» **Challenge**
Beginning with the first line of the data below, reproduce every line unchanged, ending with the line that holds "const FOOT_START = 3;".

--- Begin Data excerpts ---

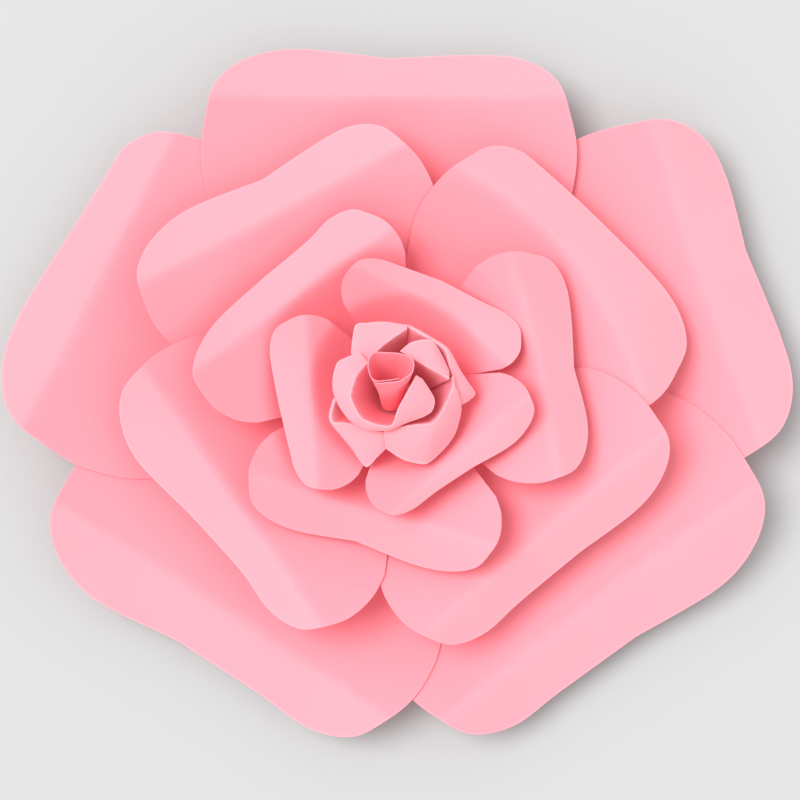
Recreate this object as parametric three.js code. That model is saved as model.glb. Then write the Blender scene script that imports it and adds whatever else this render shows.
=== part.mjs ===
// A giant paper rose: fifteen two-lobed petals in four rings on a round backing disc,
// round a bud of folded and rolled card. Millimetres. +Z points out of the open flower,
// and z = 0 is the back of the disc, which lies on the table or against the wall.
import * as THREE from 'three';

// ---------- driving dimensions ----------

const CARD = 0.3;            // thickness of the cardstock
const DISC_RADIUS = 55;
const DISC_THICK = 0.8;
const DISC_FACETS = 48;
const FOOT_RADIUS = 11;      // the flat, glued foot of every petal lies inside this radius
const FOOT_START = 3;        // the feet begin this far from the flower's axis

// Petals of a ring share one cup. It rises from the feet to `lift` at `rim`, steeper
// outwards by the power `deepen`, and eases off beyond the rim by the slope `ease`.
// `level` is the height of the lowest foot and `pitch` the step from one petal to the next.
// Past its roll line a petal bends down by the slope `roll`, tightening by `curl` per mm.
const RINGS = {
  outer: {
    level: 1.4, pitch: 1.1, rim: 150, lift: 20, deepen: 2.1, ease: 0.05,
    roll: 0.42, curl: 0.004, crease: 2.5, footWidth: 15, tone: 0xf9b4c2,
  },
  second: {
    level: 6.8, pitch: 1.8, rim: 105, lift: 33, deepen: 1.5, ease: 0.15,
    roll: 0.62, curl: 0.005, crease: 2.2, footWidth: 12, tone: 0xf9b0bf,
  },
  third: {
    level: 13.4, pitch: 1.8, rim: 68, lift: 37, deepen: 1.4, ease: 0.5,
    roll: 0.78, curl: 0.01, crease: 2, footWidth: 10, tone: 0xf8abbb,
  },
  inner: {
    level: 18.8, pitch: 2.1, rim: 44, lift: 35, deepen: 1.25, ease: 0.8,
    roll: 0.7, curl: 0.012, crease: 2, footWidth: 8, tone: 0xf7a6b7,
  },
};

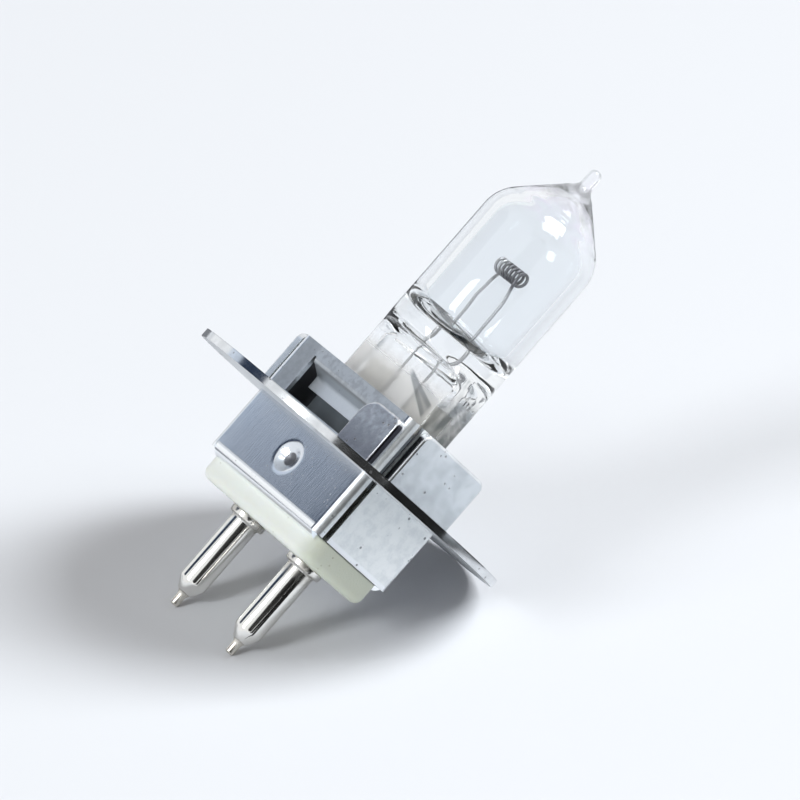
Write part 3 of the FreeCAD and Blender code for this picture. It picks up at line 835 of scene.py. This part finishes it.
# %% The recipe of a material
class Recipe:
    """One material, or the world, and its nodes."""

    def __init__(self, name, world=None):
        self.material = world or bpy.data.materials.new(name)
        self.material.use_nodes = True
        self.tree = self.material.node_tree
        self.tree.nodes.clear()

    def node(self, kind, settings=None, inputs=None, output=0):
        """Adds a node of this type, sets it up, feeds its sockets and returns one output."""
        made = self.tree.nodes.new(kind)
        for name, value in (settings or {}).items():
            setattr(made, name, value)
        pairs = inputs.items() if isinstance(inputs, dict) else enumerate(inputs or [])
        for name, value in pairs:
            socket = made.inputs[name]
            if isinstance(value, Signal):
                self.tree.links.new(value.socket, socket)
            else:
                socket.default_value = (*value, 1) if socket.type == "RGBA" else value
        return Signal(self, made.outputs[output]) if made.outputs else None

    def maths(self, operation, *values):
        """A Math node."""
        return self.node("ShaderNodeMath", {"operation": operation}, values)

    def larger(self, first, second):
        """The larger of two numbers."""
        return self.maths("MAXIMUM", first, second)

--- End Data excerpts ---

» **Worked solution**
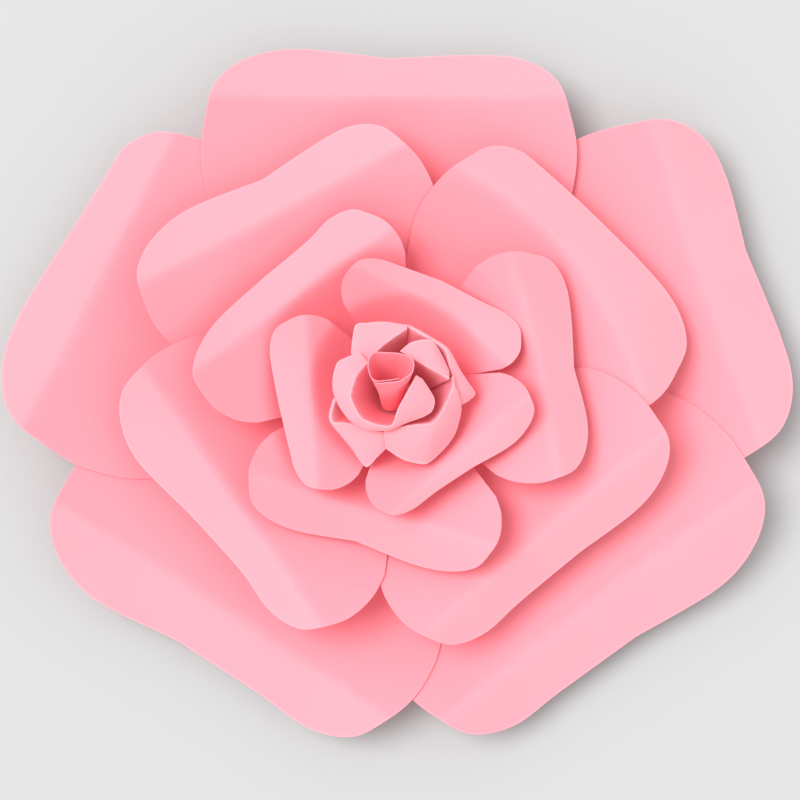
Recreate this object as parametric three.js code. That model is saved as model.glb. Then write the Blender scene script that imports it and adds whatever else this render shows.
=== part.mjs ===
// A giant paper rose: fifteen two-lobed petals in four rings on a round backing disc,
// round a bud of folded and rolled card. Millimetres. +Z points out of the open flower,
// and z = 0 is the back of the disc, which lies on the table or against the wall.
import * as THREE from 'three';

// ---------- driving dimensions ----------

const CARD = 0.3;            // thickness of the cardstock
const DISC_RADIUS = 55;
const DISC_THICK = 0.8;
const DISC_FACETS = 48;
const FOOT_RADIUS = 11;      // the flat, glued foot of every petal lies inside this radius
const FOOT_START = 3;        // the feet begin this far from the flower's axis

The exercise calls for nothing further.